CAD and scene scripts:

+ + +

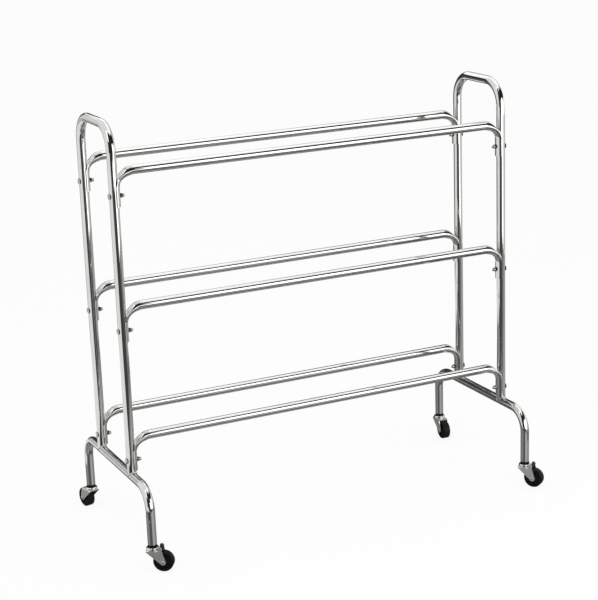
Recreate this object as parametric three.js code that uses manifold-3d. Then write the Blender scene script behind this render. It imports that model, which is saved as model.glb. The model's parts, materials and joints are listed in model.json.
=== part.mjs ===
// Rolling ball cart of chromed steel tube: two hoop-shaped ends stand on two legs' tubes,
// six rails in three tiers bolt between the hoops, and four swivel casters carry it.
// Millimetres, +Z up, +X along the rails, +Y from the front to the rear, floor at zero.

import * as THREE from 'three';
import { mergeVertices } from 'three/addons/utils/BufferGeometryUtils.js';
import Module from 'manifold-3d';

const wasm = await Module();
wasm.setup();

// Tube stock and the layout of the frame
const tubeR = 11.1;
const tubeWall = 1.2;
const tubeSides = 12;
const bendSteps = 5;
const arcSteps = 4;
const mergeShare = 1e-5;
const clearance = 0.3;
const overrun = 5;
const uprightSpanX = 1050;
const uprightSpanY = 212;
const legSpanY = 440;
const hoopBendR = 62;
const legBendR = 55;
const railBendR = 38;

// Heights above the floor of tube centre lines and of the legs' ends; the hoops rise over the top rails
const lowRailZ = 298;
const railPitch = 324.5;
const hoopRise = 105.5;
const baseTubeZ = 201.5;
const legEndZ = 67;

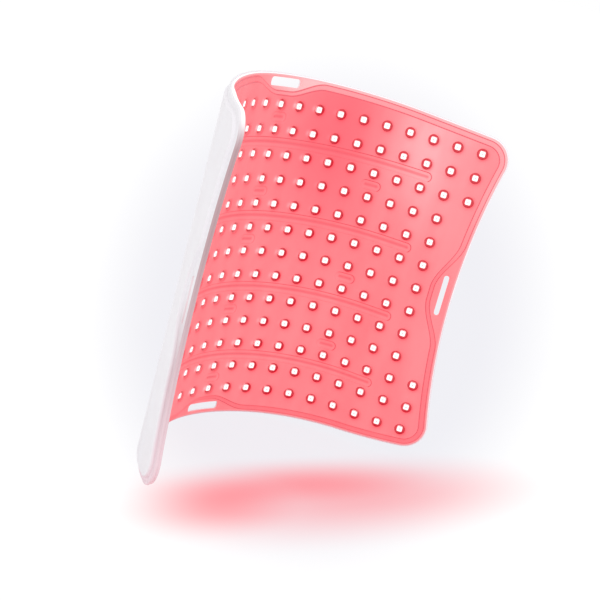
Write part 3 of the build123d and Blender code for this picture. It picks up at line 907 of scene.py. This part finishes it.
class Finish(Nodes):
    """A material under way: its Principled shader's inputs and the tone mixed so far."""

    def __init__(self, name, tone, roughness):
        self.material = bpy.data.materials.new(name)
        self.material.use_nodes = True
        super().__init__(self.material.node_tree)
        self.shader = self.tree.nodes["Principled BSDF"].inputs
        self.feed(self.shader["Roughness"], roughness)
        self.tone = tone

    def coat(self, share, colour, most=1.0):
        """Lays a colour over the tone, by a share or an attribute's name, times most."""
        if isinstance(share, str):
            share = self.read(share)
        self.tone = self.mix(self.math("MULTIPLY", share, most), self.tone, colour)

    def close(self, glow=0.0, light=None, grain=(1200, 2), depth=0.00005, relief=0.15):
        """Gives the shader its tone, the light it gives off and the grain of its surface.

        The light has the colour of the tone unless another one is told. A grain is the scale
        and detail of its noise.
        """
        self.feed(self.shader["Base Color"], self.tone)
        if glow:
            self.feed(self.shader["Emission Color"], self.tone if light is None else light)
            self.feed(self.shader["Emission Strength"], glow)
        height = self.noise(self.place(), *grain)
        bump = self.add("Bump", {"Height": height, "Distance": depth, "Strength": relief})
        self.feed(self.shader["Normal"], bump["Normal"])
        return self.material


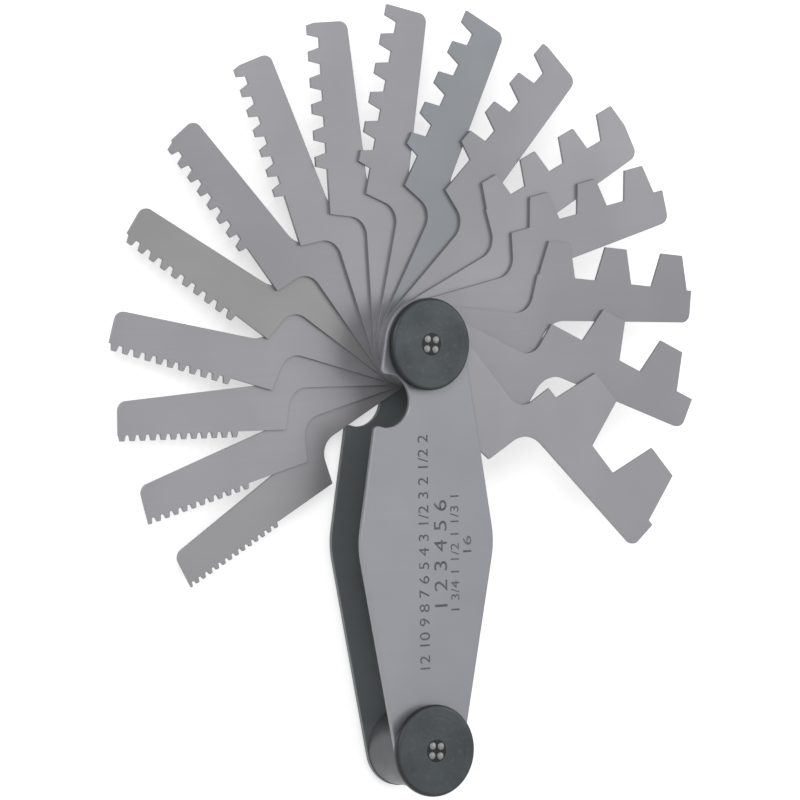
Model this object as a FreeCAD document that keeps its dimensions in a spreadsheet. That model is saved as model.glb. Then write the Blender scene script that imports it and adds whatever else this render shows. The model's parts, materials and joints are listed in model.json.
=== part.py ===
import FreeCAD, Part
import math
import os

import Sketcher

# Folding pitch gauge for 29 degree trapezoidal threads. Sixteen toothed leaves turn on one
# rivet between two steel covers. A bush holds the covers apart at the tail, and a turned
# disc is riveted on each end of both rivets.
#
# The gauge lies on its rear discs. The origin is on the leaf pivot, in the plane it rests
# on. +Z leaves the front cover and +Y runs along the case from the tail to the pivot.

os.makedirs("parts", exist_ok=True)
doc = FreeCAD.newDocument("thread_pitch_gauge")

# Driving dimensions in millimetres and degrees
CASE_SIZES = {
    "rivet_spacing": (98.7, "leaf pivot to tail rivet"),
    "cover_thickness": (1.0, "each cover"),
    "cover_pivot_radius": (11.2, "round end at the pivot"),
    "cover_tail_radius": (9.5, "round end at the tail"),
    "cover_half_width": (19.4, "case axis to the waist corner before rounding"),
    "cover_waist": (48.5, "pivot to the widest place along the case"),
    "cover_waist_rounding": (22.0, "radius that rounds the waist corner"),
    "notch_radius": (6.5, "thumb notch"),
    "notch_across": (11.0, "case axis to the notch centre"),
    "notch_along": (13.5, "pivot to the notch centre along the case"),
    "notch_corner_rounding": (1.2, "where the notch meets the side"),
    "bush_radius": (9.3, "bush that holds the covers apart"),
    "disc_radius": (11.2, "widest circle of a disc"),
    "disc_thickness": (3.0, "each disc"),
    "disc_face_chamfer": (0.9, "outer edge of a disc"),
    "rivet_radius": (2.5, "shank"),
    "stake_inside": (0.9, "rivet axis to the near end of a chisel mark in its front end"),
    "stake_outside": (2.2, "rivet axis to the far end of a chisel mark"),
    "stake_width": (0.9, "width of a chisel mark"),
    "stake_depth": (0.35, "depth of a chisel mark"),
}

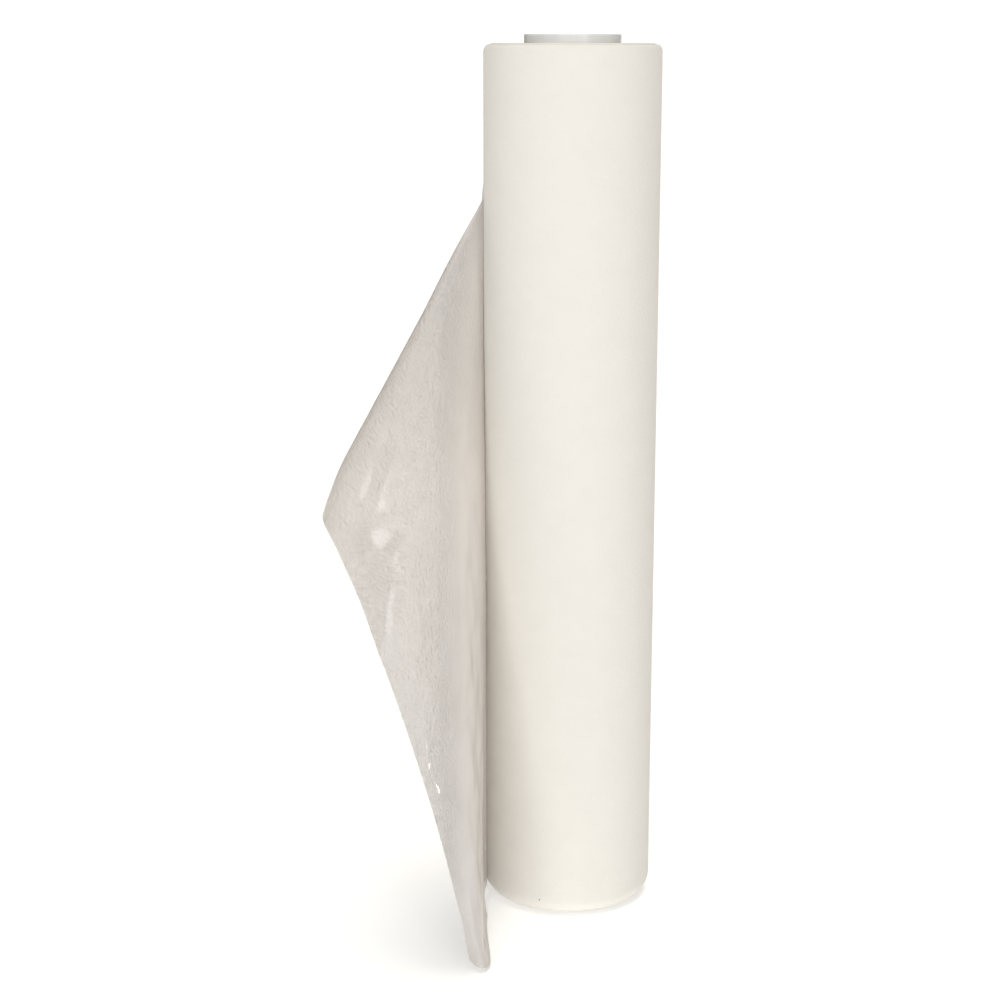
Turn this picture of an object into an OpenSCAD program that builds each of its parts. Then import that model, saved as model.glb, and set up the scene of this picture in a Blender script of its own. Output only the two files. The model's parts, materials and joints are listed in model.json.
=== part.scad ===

+ + +

### EXERCISE REQUIREMENTS:
Copy out each line exactly as written.

### FINISHED EXERCISE:
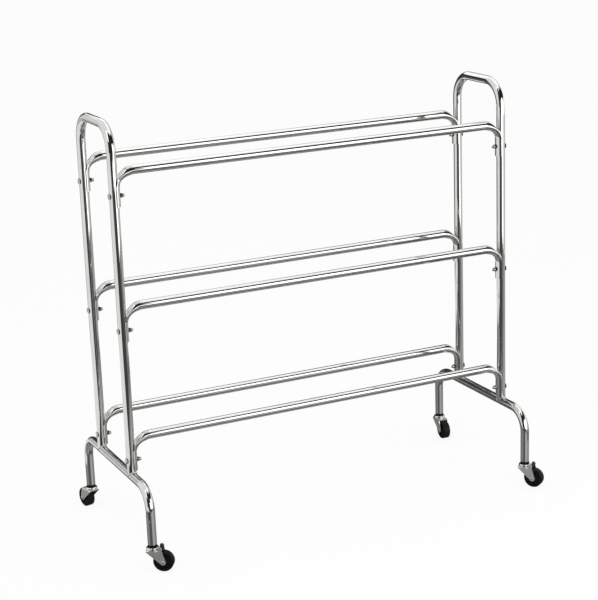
Recreate this object as parametric three.js code that uses manifold-3d. Then write the Blender scene script behind this render. It imports that model, which is saved as model.glb. The model's parts, materials and joints are listed in model.json.
=== part.mjs ===
// Rolling ball cart of chromed steel tube: two hoop-shaped ends stand on two legs' tubes,
// six rails in three tiers bolt between the hoops, and four swivel casters carry it.
// Millimetres, +Z up, +X along the rails, +Y from the front to the rear, floor at zero.

import * as THREE from 'three';
import { mergeVertices } from 'three/addons/utils/BufferGeometryUtils.js';
import Module from 'manifold-3d';

const wasm = await Module();
wasm.setup();

// Tube stock and the layout of the frame
const tubeR = 11.1;
const tubeWall = 1.2;
const tubeSides = 12;
const bendSteps = 5;
const arcSteps = 4;
const mergeShare = 1e-5;
const clearance = 0.3;
const overrun = 5;
const uprightSpanX = 1050;
const uprightSpanY = 212;
const legSpanY = 440;
const hoopBendR = 62;
const legBendR = 55;
const railBendR = 38;

// Heights above the floor of tube centre lines and of the legs' ends; the hoops rise over the top rails
const lowRailZ = 298;
const railPitch = 324.5;
const hoopRise = 105.5;
const baseTubeZ = 201.5;
const legEndZ = 67;

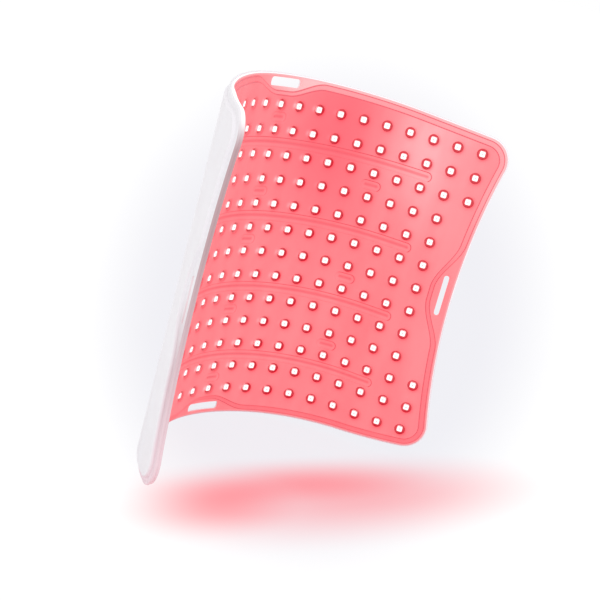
Write part 3 of the build123d and Blender code for this picture. It picks up at line 907 of scene.py. This part finishes it.
class Finish(Nodes):
    """A material under way: its Principled shader's inputs and the tone mixed so far."""

    def __init__(self, name, tone, roughness):
        self.material = bpy.data.materials.new(name)
        self.material.use_nodes = True
        super().__init__(self.material.node_tree)
        self.shader = self.tree.nodes["Principled BSDF"].inputs
        self.feed(self.shader["Roughness"], roughness)
        self.tone = tone

    def coat(self, share, colour, most=1.0):
        """Lays a colour over the tone, by a share or an attribute's name, times most."""
        if isinstance(share, str):
            share = self.read(share)
        self.tone = self.mix(self.math("MULTIPLY", share, most), self.tone, colour)

    def close(self, glow=0.0, light=None, grain=(1200, 2), depth=0.00005, relief=0.15):
        """Gives the shader its tone, the light it gives off and the grain of its surface.

        The light has the colour of the tone unless another one is told. A grain is the scale
        and detail of its noise.
        """
        self.feed(self.shader["Base Color"], self.tone)
        if glow:
            self.feed(self.shader["Emission Color"], self.tone if light is None else light)
            self.feed(self.shader["Emission Strength"], glow)
        height = self.noise(self.place(), *grain)
        bump = self.add("Bump", {"Height": height, "Distance": depth, "Strength": relief})
        self.feed(self.shader["Normal"], bump["Normal"])
        return self.material


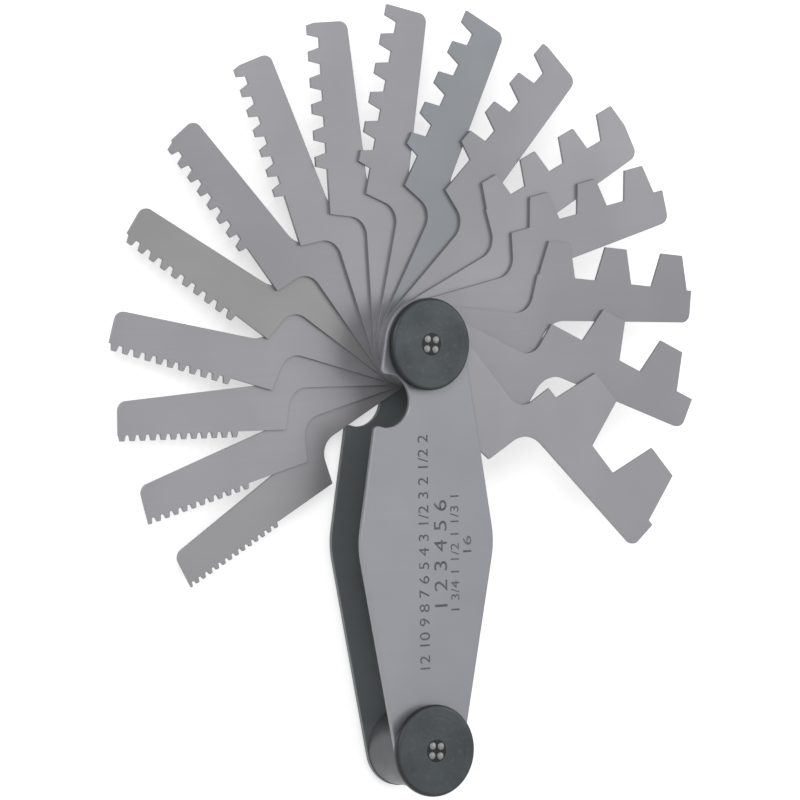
Model this object as a FreeCAD document that keeps its dimensions in a spreadsheet. That model is saved as model.glb. Then write the Blender scene script that imports it and adds whatever else this render shows. The model's parts, materials and joints are listed in model.json.
=== part.py ===
import FreeCAD, Part
import math
import os

import Sketcher

# Folding pitch gauge for 29 degree trapezoidal threads. Sixteen toothed leaves turn on one
# rivet between two steel covers. A bush holds the covers apart at the tail, and a turned
# disc is riveted on each end of both rivets.
#
# The gauge lies on its rear discs. The origin is on the leaf pivot, in the plane it rests
# on. +Z leaves the front cover and +Y runs along the case from the tail to the pivot.

os.makedirs("parts", exist_ok=True)
doc = FreeCAD.newDocument("thread_pitch_gauge")

# Driving dimensions in millimetres and degrees
CASE_SIZES = {
    "rivet_spacing": (98.7, "leaf pivot to tail rivet"),
    "cover_thickness": (1.0, "each cover"),
    "cover_pivot_radius": (11.2, "round end at the pivot"),
    "cover_tail_radius": (9.5, "round end at the tail"),
    "cover_half_width": (19.4, "case axis to the waist corner before rounding"),
    "cover_waist": (48.5, "pivot to the widest place along the case"),
    "cover_waist_rounding": (22.0, "radius that rounds the waist corner"),
    "notch_radius": (6.5, "thumb notch"),
    "notch_across": (11.0, "case axis to the notch centre"),
    "notch_along": (13.5, "pivot to the notch centre along the case"),
    "notch_corner_rounding": (1.2, "where the notch meets the side"),
    "bush_radius": (9.3, "bush that holds the covers apart"),
    "disc_radius": (11.2, "widest circle of a disc"),
    "disc_thickness": (3.0, "each disc"),
    "disc_face_chamfer": (0.9, "outer edge of a disc"),
    "rivet_radius": (2.5, "shank"),
    "stake_inside": (0.9, "rivet axis to the near end of a chisel mark in its front end"),
    "stake_outside": (2.2, "rivet axis to the far end of a chisel mark"),
    "stake_width": (0.9, "width of a chisel mark"),
    "stake_depth": (0.35, "depth of a chisel mark"),
}

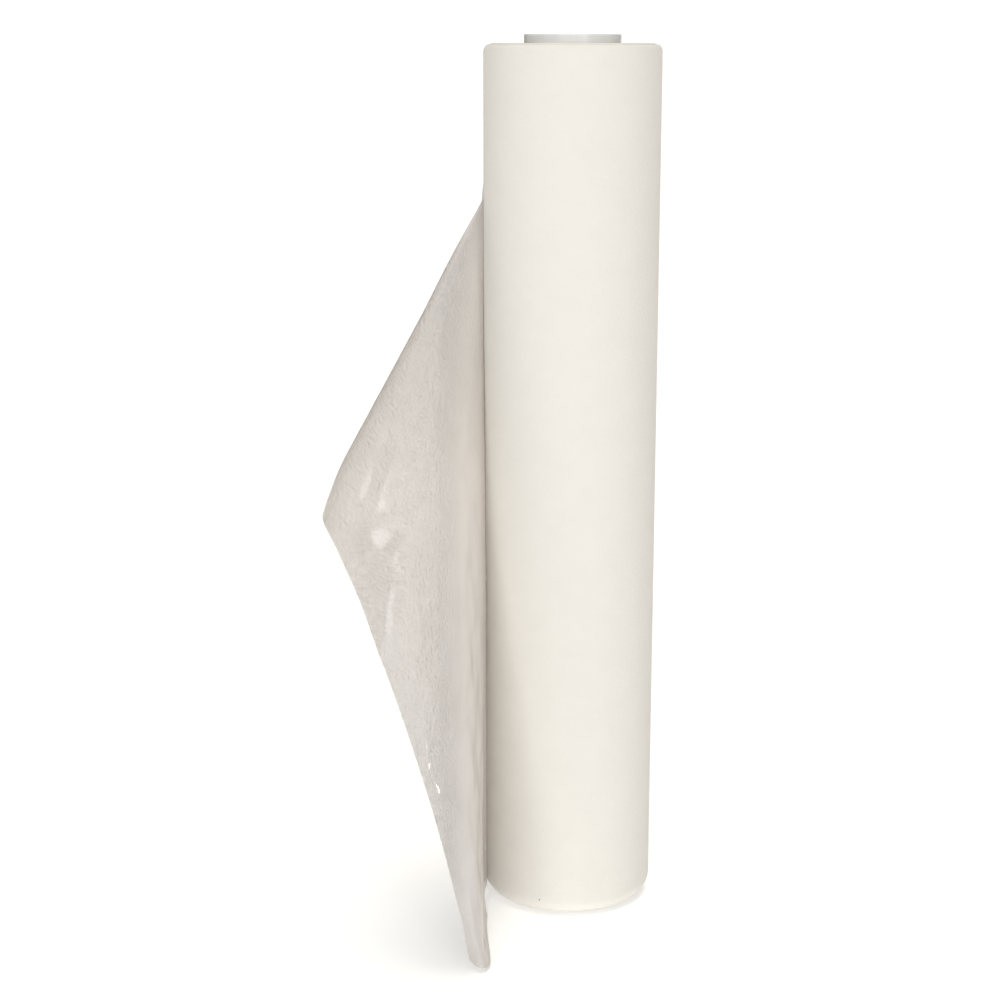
Turn this picture of an object into an OpenSCAD program that builds each of its parts. Then import that model, saved as model.glb, and set up the scene of this picture in a Blender script of its own. Output only the two files. The model's parts, materials and joints are listed in model.json.
=== part.scad ===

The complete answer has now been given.